談話において大きな疑念があるとされた5点の衣類に付着していた血痕が1年以上みそ漬けになったときには赤みが消失するとした判決の結論は、弁護側の専門家証人の証言した血液が黒褐色化する科学的機序を前提にし、化学反応の速度についても実験結果や専門的知見に裏付けられた理論的な説明をもとに判断しているのであって、検察官や検察側の科学者は、上記説明への反論となる専門的知見も提出できず、単に、抽象的な可能性論を述べるに終始したことから、その主張が排斥されたものである。
そもそも、1年以上みそに漬かっていても血痕に赤みが残る可能性があれば巖さんの犯人性の認定に疑いは生じないという再審公判における検察官の主張は、本件無罪判決が、「1年以上みそ漬けされた5点の衣類の血痕に赤みが残ることが合理的な疑いを差し挟む余地がない程度に証明される必要がある」(判決要旨39頁)と説示することで、明確に否定されている。つまり、検察官の上記主張は、検察官の役割の根幹に関わる説明責任の本件へのあてはめ自体が誤っていたとされたのである。
さらに検事総長が強い不満を表明した5点の衣類が捜査機関のねつ造であると判決が断定した点は、客観的証拠である取調べの録音テープ等により検察官調書が警察と連携した実質的なねつ造であるとした上で、血痕に赤みが残っていた事実等からして5点の衣類は犯行着衣ではありえないのだから、5点の衣類はねつ造証拠であり、ねつ造する動機と現実的可能性があったのは捜査機関だけであること及び吉村検察官による警察の捜査活動と連携した臨機応変かつ迅速な主張・立証活動を考慮して、検察官を含む捜査機関によるねつ造であるとされたものである。
以上のとおり、今回の無罪判決は、検察官の有罪立証が完全に誤りであったことを明らかにしており、事実誤認があるとする検察庁の判断こそ誤っていたのであるから、検察官には、法律上、控訴の理由などまったくなかったものである。
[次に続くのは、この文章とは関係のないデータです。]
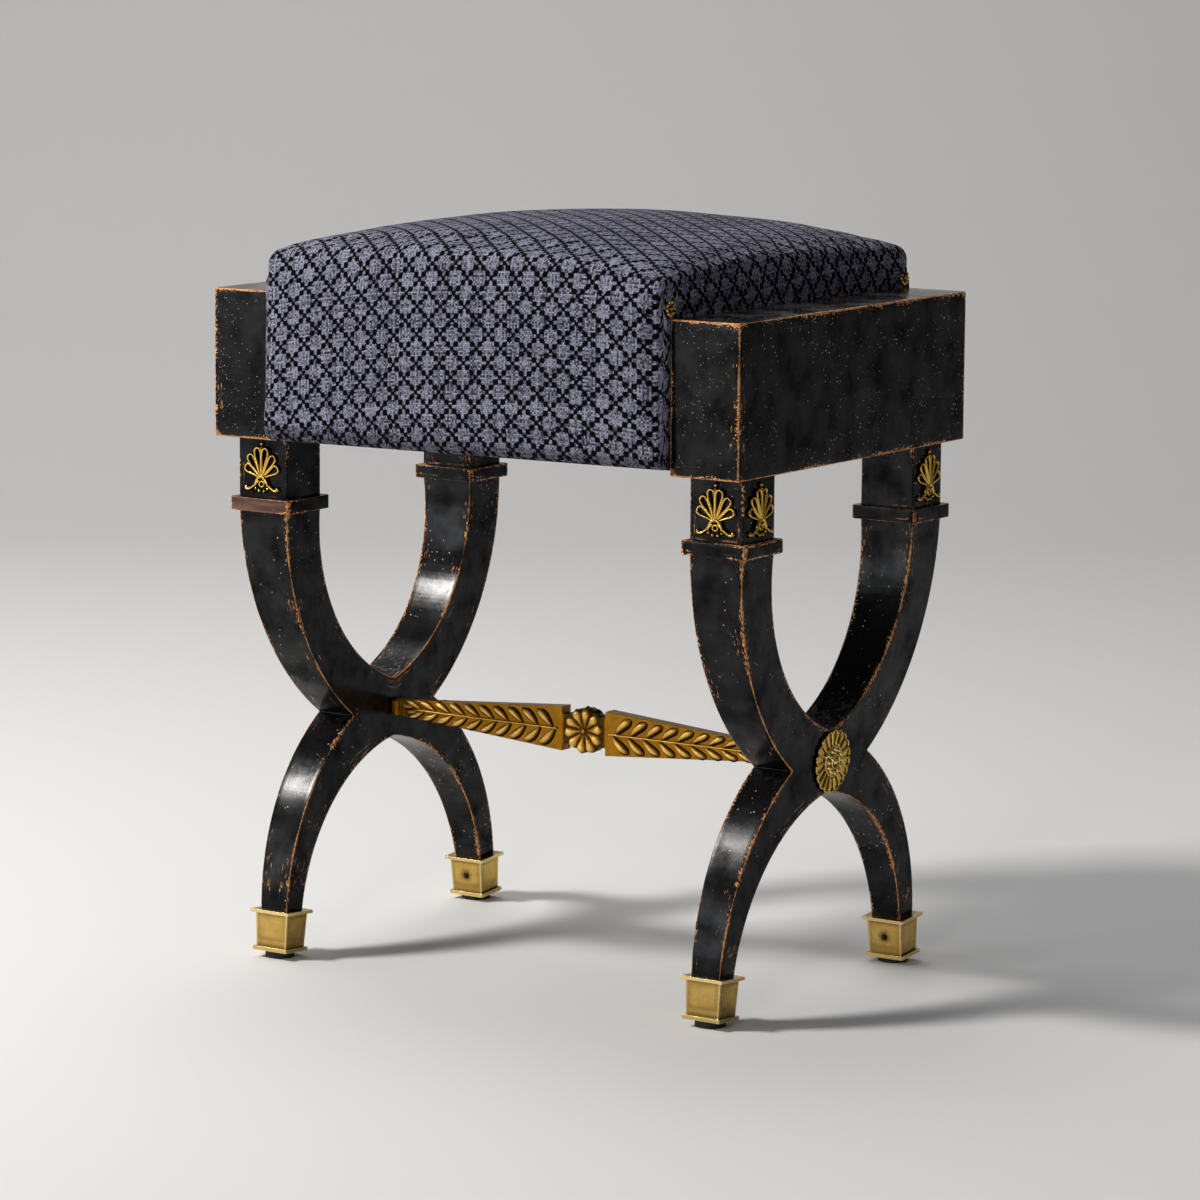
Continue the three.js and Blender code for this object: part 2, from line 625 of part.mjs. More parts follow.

この点で検事総長の談話は、単なる強弁に過ぎない。このような姿勢でいる限り、検事総長が言う「所要の検証」も期待できるものではない。
検察庁は、まずもって有罪立証の判断の誤りを率直に認め、巖さんに直接謝罪すべきである。検事総長の談話では、「再審請求審における司法判断が区々になったことなどにより」と裁判所に責任を転嫁した上、「袴田さんは、結果として相当な長期間にわたり、その法的地位が不安定な状況に置かれてしまうこととなりました。この点につき、刑事司法の一翼を担う検察としても申し訳なく思っています。」と述べるが、その言葉も他人事のような表現であって、巖さんに対する非人道的な取調べや5点の衣類のねつ造についての反省すらないもので、何ら謝罪になっていない。
そして、違法な取調べが行われ、5点の衣類等がねつ造されたこと、さらには死刑再審事件でありながら、重要な証拠が隠されていたこと等を深刻に受け止めなければならない。その上で、こうした重大なる冤罪を生み出してしまい、その誤りを改めることに58年もの年月を要した原因を明らかにし、二度と繰り返さないようにするため、捜査・公判手続き全般にわたって厳正かつ真摯な検証をすべきである。